A Pipelined Hardware Design of FNTT and INTT of CRYSTALS-Kyber PQC Algorithm

Lattice-based post-quantum cryptography (PQC) algorithms demand number theoretic transform (NTT)-based polynomial multiplications. NTT-based polynomials' multiplication relies on the computation of forward number theoretic transform (FNTT) and inverse number theoretic transform (INTT), respectively. Therefore, this work presents a unified NTT hardware accelerator architecture to facilitate the polynomial multiplications of the CRYSTALS-Kyber PQC algorithm.
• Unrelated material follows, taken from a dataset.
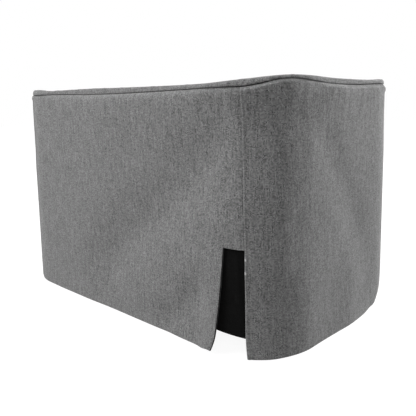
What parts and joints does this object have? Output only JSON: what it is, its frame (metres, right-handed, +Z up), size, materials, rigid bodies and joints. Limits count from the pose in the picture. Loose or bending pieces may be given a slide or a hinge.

Moreover, a unified butterfly unit design of Cooley-Tukey and Gentleman-Sande configurations is proposed to implement the FNTT and INTT operations using one adder, one multiplier, and one subtractor, sharing four routing multiplexers and one Barrett-based modular reduction unit. The critical path of the proposed butterfly unit is minimized using pipelining. An efficient controller is implemented for control functionalities. The simulation results after the post-place and -route step are provided on Xilinx Virtex-6 and Virtex-7 field-programmable gate array devices. Also, the proposed design is physically implemented for validation on Virtex-7 FPGA. The number of slices utilized on Virtex-6 and Virtex-7 devices is 398 and 312, the required number of clock cycles for one set of FNTT and INTT computations is 1410 and 1540, and the maximum operating frequency is 256 and 290 MHz, respectively. The average figure of merit (FoM), where FoM is the ratio of throughput to slices, illustrates 62% better performance than the most relevant NTT design from the literature.